O receituário da austeridade teve como efeito um crescimento médio negativo de -0,4% ao ano entre 2010 e 2015. Poder-se-ia delimitar períodos diferentes para estimar estas taxas que os resultados pouco se alterariam. Uma perceção clara dos efeitos da crise e posteriores medidas recessivas sobre o desempenho da economia portuguesa obtém-se comparando os cerca de 18.000 euros do PIB per capita em 2008 com o valor médio de 17.756 euros em 2016.
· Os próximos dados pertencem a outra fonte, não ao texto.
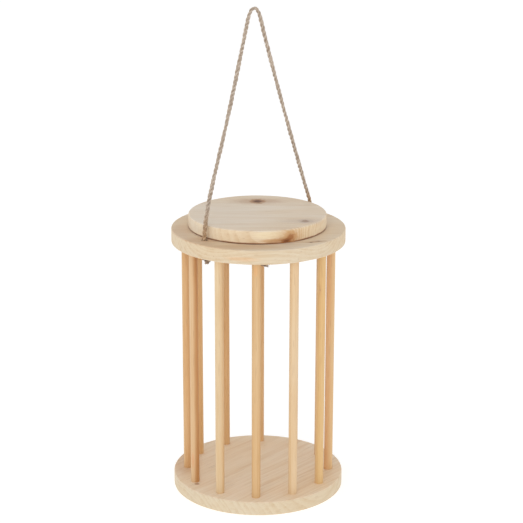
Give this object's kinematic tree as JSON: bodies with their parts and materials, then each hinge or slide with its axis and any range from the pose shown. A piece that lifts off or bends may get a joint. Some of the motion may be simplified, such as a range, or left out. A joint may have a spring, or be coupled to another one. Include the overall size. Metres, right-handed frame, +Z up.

A fase que se atravessa hoje não é muito distinta daquilo que se passou após 2008. Algumas famílias sentem já quebras no rendimento que as obrigam a diminuir a sua despesa, enquanto as restantes aumentam a sua poupança, por precaução. O paradoxo da poupança, como designado por Keynes, tem um efeito negativo sobre a economia, comprometendo o seu crescimento. Neste sentido, compete ao Estado fazer o contrapeso deste comportamento de entesouramento, compensando a falta de procura interna privada com aumento da procura interna pública. O investimento público, e o seu efeito de crowding in sobre o investimento privado, poderá assim ser um forte fator de estímulo económico.
Será assim esta crise um período de oportunidades como os economistas gostam de referir? Sem dúvida, para afirmar e aplicar políticas económicas contracíclicas ativas e demonstrar a sua capacidade de promover a recuperação da economia.